Bucket	Threshold	What it means
Strong	Δ ≥ 10% with ≥ 100 data points	Top variant is comfortably ahead of the others; safe to promote
Moderate	Δ ≥ 5% with ≥ 50 data points	Direction is consistent but the gap is narrow; consider extending
Gathering signal	Below both thresholds	Not enough data yet — keep rotating

The signal-strength threshold you pick at creation time (80% / 90% / 95%) governs auto-completion: the experiment stops automatically when one variant's heuristic strength meets that threshold and the maximum-days cap hasn't fired first.

Configuring an experiment¶

Step 1 — Pick versions¶

The version picker lists every listing version you've created (drafts, published, archived). Select 2-4. The Diff Preview card shows the differences between Variant A and Variant B side-by-side as you select.

Step 2 — Configure experiment¶

Primary metric — tile-grid picker:

Tile	What it tracks	Available
Click-Through Rate	Clicks ÷ Impressions × 100	✅
Conversion Rate	Subscriptions ÷ Page Views × 100	✅
Free Trials Started	Trial signups attributed to each variant	✅
Revenue	MRR generated during the variant window	✅
ACE Acceptance	ACE opportunities accepted	🔜 Soon
Search Rank	Marketplace search-result position	🔜 Soon

Where the numbers come from

AWS does not share listing-page traffic or visitor analytics with partners. Vellocity derives these metrics from the data you connect (AWS co-sell / Seller Central) plus any manual or CSV input — treat click-through and conversion figures as directional signals rather than AWS-reported page analytics.

AI hypothesis suggestion — Step 2 includes an AI-generated hypothesis card that auto-fills from the variant names if you don't have one in mind.

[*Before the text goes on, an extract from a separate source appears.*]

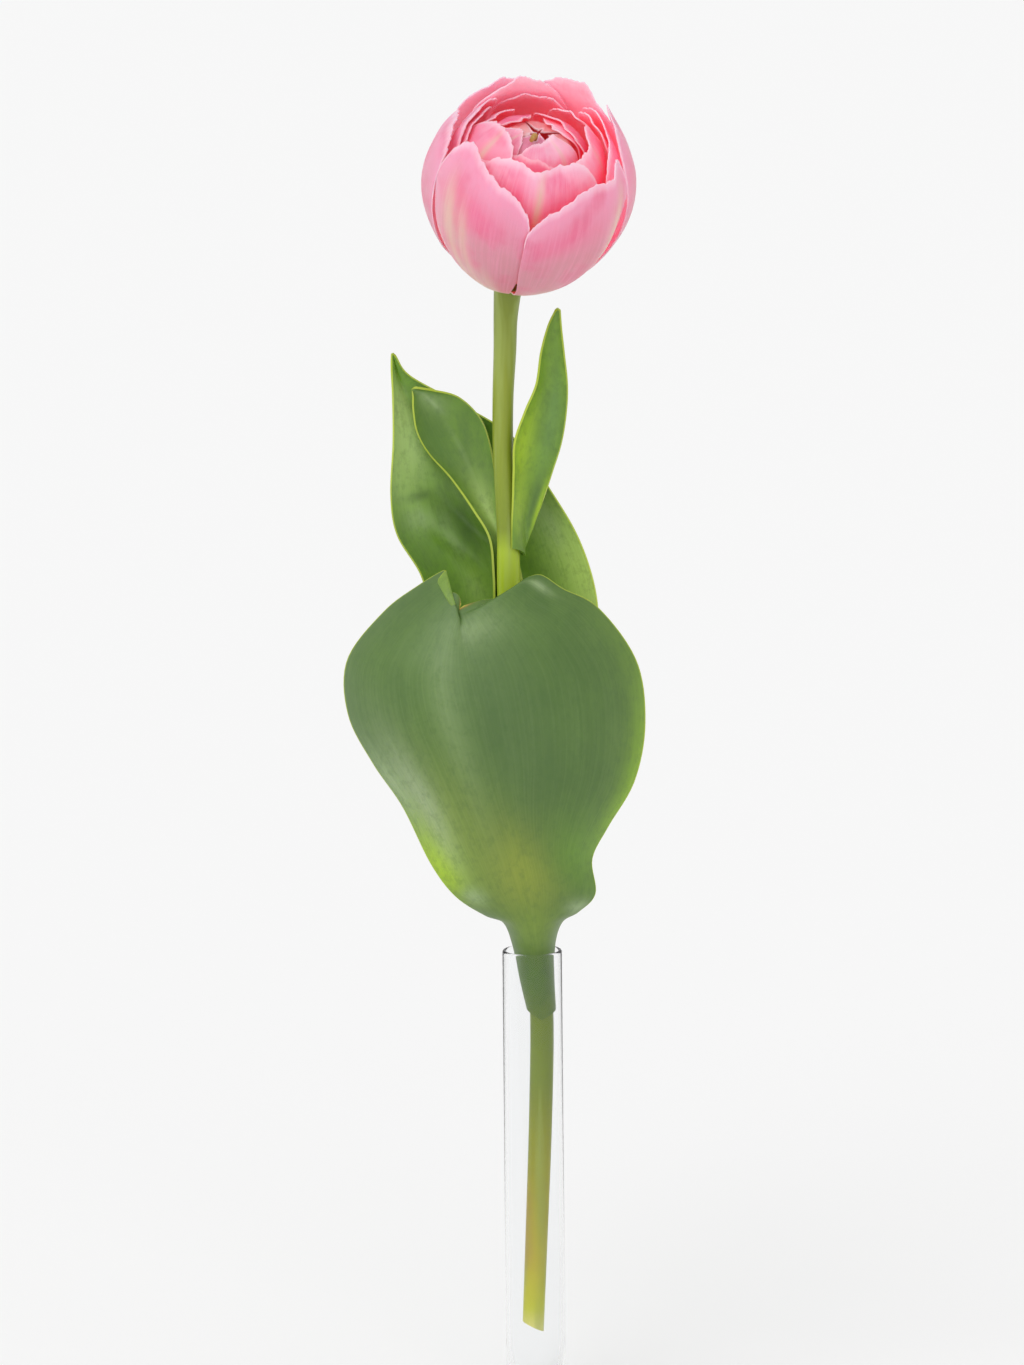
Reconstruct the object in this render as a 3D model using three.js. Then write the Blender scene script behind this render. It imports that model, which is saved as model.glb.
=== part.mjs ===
// One cut double tulip standing in a narrow clear glass tube.
// Millimetres, +Z up. The origin is the middle of the vase's flat base, and the front faces -Y.
// Every piece is a closed solid of its own. Neighbours that touch keep a gap of about 0.3 mm.

import * as THREE from 'three';

// Vase: a drawn glass tube with a thick rounded floor and a melted rim.
const VASE_HEIGHT = 141.5;
const VASE_RADIUS = 9;
const VASE_WALL = 1.2;
const VASE_FLOOR = 4;
const VASE_FOOT_ROUNDING = 1.5;
const VASE_HOLLOW_ROUNDING = 19;
const VASE_SIDES = 40;

// Plant: its heights below count from the inner floor of the vase.
const PLANT_LIFT = VASE_FLOOR;

// Stem: centre line and radius, from the slanted cut end up to the bloom.
const STEM_LINE = [
  [-0.7, -3.95, 22], [0.6, -2.5, 51], [1.95, -1, 82], [2.8, 0.5, 112], [2.2, 1.5, 126], [-0.2, 2.4, 152],
  [-2.6, 3.4, 189], [-5.2, 4.0, 225], [-6.0, 4.3, 247], [-6.0, 4.7, 262], [-6.6, 5.2, 274],
  [-7.3, 6.2, 289], [-7.2, 7.3, 304], [-6.5, 8.6, 318], [-6.2, 8.9, 328],
];
const STEM_RADII = [3.2, 3.35, 3.5, 3.6, 3.6, 3.8, 3.75, 3.6, 3.5, 3.4, 3.2, 3.1, 3.15, 3.4, 3.6];
const STEM_RINGS = 34;
const STEM_SIDES = 14;
const STEM_CUT_SLANT = 0.45;

// Bloom: its base point, the way it leans (right and towards the front) and its cone of growth.
const BLOOM_BASE = new THREE.Vector3(-5.2, 6.2, 339);
const BLOOM_AXIS = new THREE.Vector3(0.17, -0.4, 0.9).normalize();
const CONE_RADIUS = 4.2;
const CONE_HEIGHT = 11;
const CONE_TIP_RADIUS = 1.05;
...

Rotation cadence — 5-button row with a Recommended star:

Daily (high-traffic listings)
2 days
Weekly ⭐ Recommended
2 weeks
Custom

Variants rotate in order (A → B → C → A…). Each variant gets equal active time for fair comparison; the currently active variant is always visible in the experiment dashboard.

Auto-complete (optional):

Stop at signal strength: 80% / 90% / 95% (recommended)
Hard cap: maximum days, regardless of signal strength

Step 3 — Launch¶

Confirm the configuration in the Diff Preview card and click Launch. The experiment goes live on the next cadence boundary.

Reading the show page¶

The experiment show page is built around three columns:

Header — Freshness pill row. Five staleness pills track where each data input came from and how fresh it is:

Source	What it means	Color
Co-sell / Seller Central	Latest pull from your connected AWS co-sell and Seller Central data	Green/amber/red by age
CSV	Last manual CSV upload	Green/amber/red
Manual	Manual data entry	Green/amber/red
Last switch	Most recent variant rotation	Green/amber/red

Top — Winner Spotlight. Brand-purple gradient card with the winning variant's name, a 4-metric grid (CTR, Conversion, Trials, Revenue), a quoted snippet of the winning listing copy, and a Promote Winner CTA.

Left column — Hypothesis card with the experiment's hypothesis text. If no signal has accumulated yet, this column shows an "Awaiting first signal" empty state instead of the spotlight.

Right column (sticky) — Signal panel + reasons. The Signal panel shows the heuristic strength per variant. Below it, a "Why we won't call it yet" card lists auto-computed reasons — for example: "Δ < 5% on primary metric", "fewer than 50 data points", "rotation cycles incomplete".

Data sources card at the bottom of the right sidebar lists what's powering the metrics — useful for debugging when a freshness pill goes red.

Best practices¶

Change one element at a time. Title vs. tagline vs. CTA — keep the variable axis small so the winning variant's lift is interpretable.
Run through a full week. Weekend AWS Marketplace traffic patterns differ materially from weekday. A 7-day minimum captures both.
Don't chase a 95% threshold on a low-traffic listing. Set a maximum-days cap. A "Moderate" call with a directional decision beats waiting forever for "Strong."
Document the hypothesis. The AI suggestion card gives you a starting point — refine it with what you actually expect to learn.
Promote and re-test. A winning variant becomes the new baseline for the next experiment. Iterative wins compound.

When the experiment is inconclusive¶

Some experiments end without a clear winner. The "Why we won't call it yet" card on the show page tells you which check failed:

Δ below threshold on primary metric → variants are too similar; consider more dramatically different content
Sample size below threshold → low-traffic listing; extend the cap or focus on higher-traffic listings first
Rotation cycles incomplete → wait at least one full cadence cycle per variant
Mixed signal across metrics → primary metric is flat but secondaries diverge; pick a different primary metric next time

API access¶

The capability is exposed through the agent runtime as ab_testing. Partner API keys scoped with manage_listings and the agent capability slug can create, read, and complete experiments programmatically. See Partner API Capabilities.

Last Updated: 2026-04-27 Renamed from "A/B Testing" — same URL, new framing, no statistical-confidence claims.